On this rainy and grey first day of May, I’m reminded that when we find the balance that we need, there seems to be a natural ebb and flow to life. Everything comes together, and joy blossoms in our hearts. It gives us the strength and determination, if only for today, to keep on keeping on.
Gregory Josephs says
Hello Marcus. As usual, I find myself relating to your blog posts. I’ve spent my entire professional life working non-traditional hours at swimming pools so that I could have the time and freedom to pursue artistic endeavors. Sure, I squandered a lot of this ‘free time’ through my twenties (let myself be “swept up in the hustle and bustle of life”), but after I hit thirty and got serious about finishing my novel I realized what a smart decision I’d made career-wise. I work full time (and up to 65 hours a week in the summer), but when I leave the pool I don’t bring anything home with me. I’ve got the freedom to think and dream and create. . .

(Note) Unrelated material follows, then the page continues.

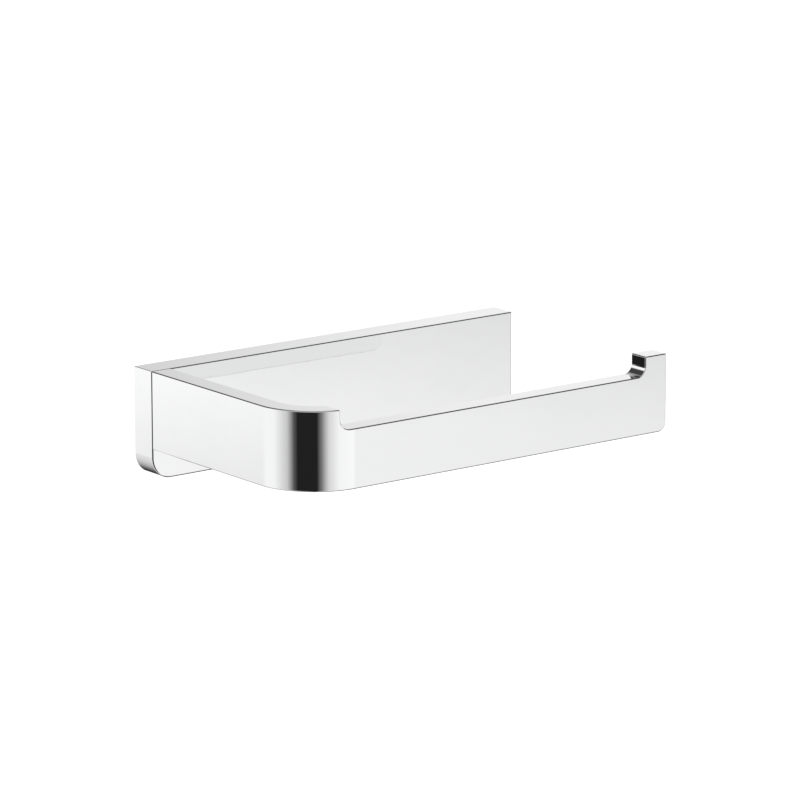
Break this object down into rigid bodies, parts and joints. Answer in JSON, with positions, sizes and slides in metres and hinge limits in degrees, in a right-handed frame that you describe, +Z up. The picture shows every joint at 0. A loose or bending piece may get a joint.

For me it’s a situation of “working to live” rather than “living to work.”
I’m glad to see you keep on keeping on. I’m also glad to see you spell grey with an ‘e.’ I feel that gray with an ‘a’ is a color that should only be applied to something that comes out of color inkjet printers (never the weather or the sky).
Wishing you the best,
I think it takes time to find the balance that works best for us. You’ve found it in your job, and that’s the most important thing. When I worked nine to five, I used to get up at four thirty in the morning to write. It made for a long day, but it gave me the “freedom to think and dream and create …” Somehow, things work out – not always when we want them to, but eventually. It’s why I believe we have to always take the long view.
You, too, seem to keep on keeping on. And, as artists, that’s what me must do each and every day.
Hope you have a great week!
A.S. Akkalon says
I admire your courage to follow your dreams.
Thanks so much. I appreciate that and believe we have to make the best of this journey. Keep well!